The dual class share is an antiquated structure that seems out of the place in this era.  Imagine if I owned a successful auto parts manufacturing firm and I decided to cash out 95% of my holdings by going public but retained 95% of the voting shares.  I would have the ability to set my own compensation, I could make my wife and my sons executives at the company with generous salaries and I could use company funds to invest in other businesses, say a racetrack.  I would argue that having the voting shares makes sense as I should be rewarded for my vision in founding the company and since I started the firm, I know what’s best for its future.  So what if the market ascribes a discount to my stock, if investors don’t like my stock price they don’t have to buy it.  If investors make a big enough stink, maybe I’ll give up my voting shares, but they better pay me a massive premium to do that.  Would you buy shares in my stock?
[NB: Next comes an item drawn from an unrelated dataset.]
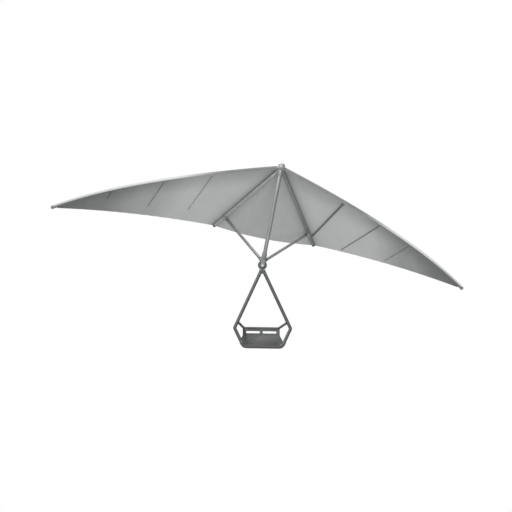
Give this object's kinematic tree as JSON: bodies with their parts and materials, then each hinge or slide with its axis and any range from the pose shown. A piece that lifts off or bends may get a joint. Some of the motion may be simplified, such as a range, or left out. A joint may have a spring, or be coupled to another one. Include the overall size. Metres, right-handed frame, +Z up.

About 15% of the companies in the S&P/TSX Composite have dual classes of shares.  Brookfield Asset Management, Canadian Tire, Rogers Communications, Teck Resources and Telus are some of the largest Canadian companies with unequal voting shares.  Our clients own a lot of Canadian stocks with dual class shares and for the most part we are happy with the companies as the management teams not only are shareholder friendly but also maintain significant ownership stakes.  But all it takes is for one bad apple, Magna, to ruin it for the bunch.  There are many examples of companies (Home Capital in 2003, Gildan Activewear in 2005) that have ceded the voting control with no premiums paid to the founders and their stock prices have appreciated significantly.

If you are going to be a public company and receive all the benefits of having a listed stock then you have to accept the risks that your company could get taken over or that you will get booted out if you do a poor job.  Management has to remember that shareholders are owners too and if management doesn’t own a majority stake they should not have a majority vote.